-- Start Record excerpts --

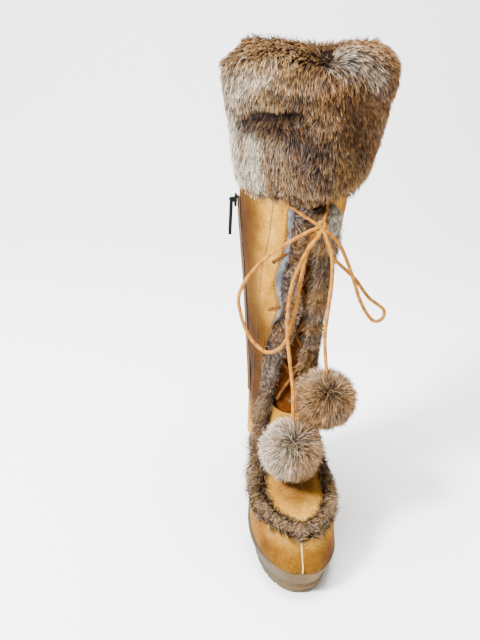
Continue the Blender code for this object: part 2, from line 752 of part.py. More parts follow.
def make_slider(material):
    """The slider's body over the teeth, with two ears and the pin that the tab hangs on."""
    pin = pull_axis()
    bm = bmesh.new()
    box(bm, pin + Vector((SLIDER_STAND / 2, 0, -GAP)), SLIDER_BODY)
    slider = add_mesh("zip_slider", bm, material)
    ear_tools = []
    for k, side in enumerate((-1, 1)):
        ear = bmesh.new()
        box(ear, pin + Vector((EAR[0] / 2 - PIN, side * (TAB_WIDTH / 2 + GAP + EAR[1] / 2), 0)), EAR)
        ear_tools.append(add_mesh(f"slider_ear_{k}", ear))
    rod = bmesh.new()
    bmesh.ops.create_cone(rod, cap_ends=True, segments=12, radius1=PIN, radius2=PIN,
                          depth=TAB_WIDTH + EAR[1],
                          matrix=Matrix.Translation(pin) @ Matrix.Rotation(pi / 2, 4, "X"))
    boolean(slider, "UNION", *ear_tools, add_mesh("slider_pin", rod))
    return slider


def make_pull_tab(material):
    """A flat black tab with a slanted end, hung on the slider's pin by its eye."""
    pin = pull_axis()
    half, thick, top = TAB_WIDTH / 2, TAB_THICK / 2, -0.4 * EYE
    outline = ((-half, top), (half, top), (half, TAB_SLANT - TAB_LENGTH), (-half, -TAB_LENGTH))
    bm, _ = loft([[Vector((x, y, z)) for y, z in outline] for x in (-thick, thick)])
    tab = add_mesh("zip_pull_tab", bm, material)
    eye = bmesh.new()
    turned = Matrix.Rotation(pi / 2, 4, "X")
    bmesh.ops.create_cone(eye, cap_ends=True, segments=16, radius1=EYE, radius2=EYE,
                          depth=TAB_WIDTH - GAP, matrix=turned)
    hole = bmesh.new()
    bmesh.ops.create_cone(hole, cap_ends=True, segments=16, radius1=PIN + EYE_CLEAR,
                          radius2=PIN + EYE_CLEAR, depth=2 * TAB_WIDTH, matrix=turned)
    tools = add_mesh("tab_eye", eye), add_mesh("tab_hole", hole)
    boolean(tab, "UNION", tools[0])
    boolean(tab, "DIFFERENCE", tools[1])
    for moved in (tab, *tools):
        moved.location = pin
    return tab


def build():
    clear_scene()
    rubber = finish_material("moulded rubber", "A8977A", 0.75)
    suede = finish_material("tan suede", "C08A45", 0.95)
    lining = finish_material("lining board", "B79C74", 0.9)
    tongue_suede = finish_material("tongue suede", "A8622B", 0.95)
    fur = finish_material("rabbit fur", "7A5F47", 0.9)
    cord = finish_material("round lace", "C98A45", 0.7)
    tape = finish_material("zip tape", "6B4A26", 0.8)
    black = finish_material("black metal", "1B2022", 0.4)

    make_outsole(rubber)
    make_midsole(rubber)
    make_insole(lining)
    make_upper(suede)
    make_tongue(tongue_suede)

    envelope = last_solid("upper_envelope", -TRIM_CLEAR)
    fur_strip("fur_trim_apron", apron_route(), fur, (0, -0.002, -0.003), envelope)
    fur_strip("fur_trim_inner", facing_route(*FACING_INNER), fur, (0, 0, -LOCK), envelope)
    fur_strip("fur_trim_outer", facing_route(*FACING_OUTER), fur, (0, 0, -LOCK), envelope)
    make_cuff(fur, last_solid("collar_envelope", -GAP, top=GAP))

    make_crossings(cord)
    make_knot(cord)
    make_cord("lace_loop_left", LOOP_LEFT, cord)
    make_cord("lace_loop_right", LOOP_RIGHT, cord)
    make_cord("lace_end_left", END_LEFT, cord)
    make_cord("lace_end_right", END_RIGHT, cord)
    make_pompom("pompom_left", POMPOM_LEFT_AT, fur)
    make_pompom("pompom_right", POMPOM_RIGHT_AT, fur)

    make_zip_tape(tape)
    make_slider(black)
    make_pull_tab(black)


build()
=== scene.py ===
"""The looks of a knee-high fur boot: suede, fur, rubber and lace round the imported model.

Metres, +Z up, the toe towards -Y and the inner side of the leg towards -X.
"""

from collections import namedtuple
from math import cos, pi, radians, sin

import bmesh
import bpy
import numpy as np
from mathutils import Matrix, Vector
from mathutils.kdtree import KDTree


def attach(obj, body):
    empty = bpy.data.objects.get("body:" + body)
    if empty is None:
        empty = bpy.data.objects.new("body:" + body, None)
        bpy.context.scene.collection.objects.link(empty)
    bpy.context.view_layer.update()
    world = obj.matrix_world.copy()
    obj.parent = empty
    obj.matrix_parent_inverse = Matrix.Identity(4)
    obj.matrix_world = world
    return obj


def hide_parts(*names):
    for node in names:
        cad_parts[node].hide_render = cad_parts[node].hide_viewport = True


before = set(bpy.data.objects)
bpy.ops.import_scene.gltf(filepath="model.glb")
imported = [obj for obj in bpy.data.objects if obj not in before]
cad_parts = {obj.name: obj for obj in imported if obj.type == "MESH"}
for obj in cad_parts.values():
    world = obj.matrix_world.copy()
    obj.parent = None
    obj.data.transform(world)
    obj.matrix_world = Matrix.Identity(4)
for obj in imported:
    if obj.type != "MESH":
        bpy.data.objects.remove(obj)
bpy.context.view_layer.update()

MM = 0.001

# Camera
# Stands where the photograph was taken from: to the inner side of the toe and as high as the
# cuff, looking down, rolled a few degrees.
CAMERA_AT = Vector((-0.1292, -0.7069, 0.5089))
CAMERA_PITCH, CAMERA_YAW, CAMERA_ROLL = radians(20.61), radians(5.61), radians(3.09)


def add_object(name, data):
    made = bpy.data.objects.new(name, data)
    bpy.context.collection.objects.link(made)
    return made


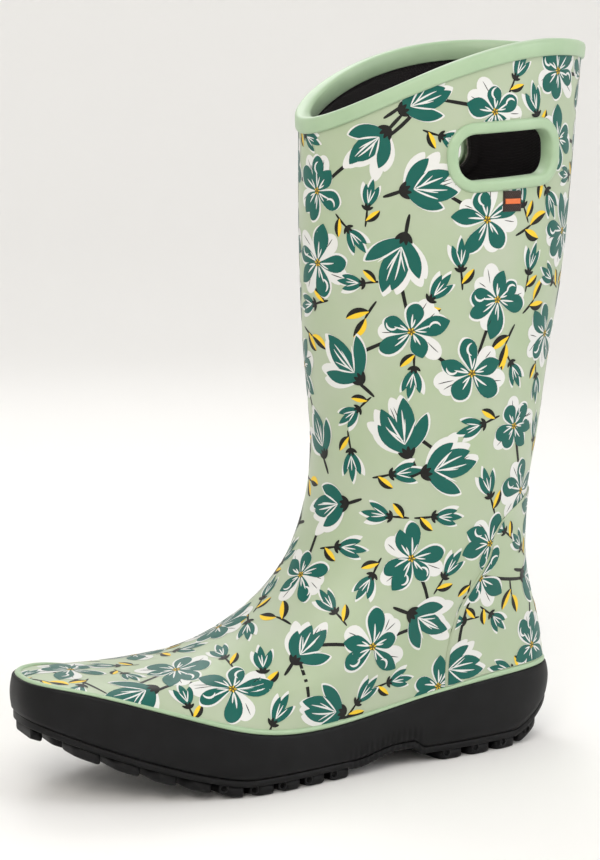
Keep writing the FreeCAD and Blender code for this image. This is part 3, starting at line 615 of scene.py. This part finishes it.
def makeSlab():
    # rounded box section at each station: flat under the slab, its sides on the sole's plan
    t = np.linspace(0, np.pi, slab["stations"])
    grow = slab["grow"]
    x = (form["toeX"] - grow + (footLength + 2 * grow) * (1 - np.cos(t)) / 2)[:, None]
    turn = (np.arange(slab["around"]) * 2 * np.pi / slab["around"])[None, :]
    sharp = 2 / slab["squareness"]
    across = np.sign(np.cos(turn)) * np.abs(np.cos(turn)) ** sharp
    rise = np.sign(np.sin(turn)) * np.abs(np.sin(turn)) ** sharp
    arched = smoothStep(x, sole["ballEnd"], sole["ballEnd"] + slab["archEdge"])
    arched = arched * (1 - smoothStep(x, sole["breast"] - slab["archEdge"], sole["breast"]))
    under = treadLine(x) + sole["lug"] + arched * (sole["archRise"] * waist(x) - slab["archSink"])
    over = slabTop(x)
    ribs = sole["ribDepth"] * arched * (0.5 + 0.5 * np.cos(2 * np.pi * x / sole["ribPitch"]))
    half = np.where(across < 0, halfAt(x, -1, grow), halfAt(x, 1, grow)) + ribs
    points = toFrame(x, across * half, (under + over) / 2 + rise * (over - under) / 2)
    piece = loopPiece("outsole_slab", points, soleRubber, wrapRows=False)
    return settle(piece, "black_rubber", "arch_plate")


sidewall = {"columns": 860, "foot": 0.7, "bulge": 2.4, "rows": 14, "top": 0.96, "ribShare": 0.32, "sink": 0.3,
            "archEdge": (4.0, 6.0),
            # the lip and the hidden back: out from the plan, share of the height, lift
            "lip": [(0.95, 1.0, -0.35), (0.6, 1.0, 0.0), (0.1, 1.0, 0.1), (-1.2, 1.0, -0.1),
                    (-1.2, 0.0, 0.0)]}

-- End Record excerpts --

• [What the exercise asks]
Set down, exactly and alone, the run of lines from the line that has "make_crossings(cord)" to the line that has "from math import cos, pi, radians, sin".

• [Problem solution]
    make_crossings(cord)
    make_knot(cord)
    make_cord("lace_loop_left", LOOP_LEFT, cord)
    make_cord("lace_loop_right", LOOP_RIGHT, cord)
    make_cord("lace_end_left", END_LEFT, cord)
    make_cord("lace_end_right", END_RIGHT, cord)
    make_pompom("pompom_left", POMPOM_LEFT_AT, fur)
    make_pompom("pompom_right", POMPOM_RIGHT_AT, fur)

    make_zip_tape(tape)
    make_slider(black)
    make_pull_tab(black)


build()
=== scene.py ===
"""The looks of a knee-high fur boot: suede, fur, rubber and lace round the imported model.

Metres, +Z up, the toe towards -Y and the inner side of the leg towards -X.
"""

from collections import namedtuple
from math import cos, pi, radians, sin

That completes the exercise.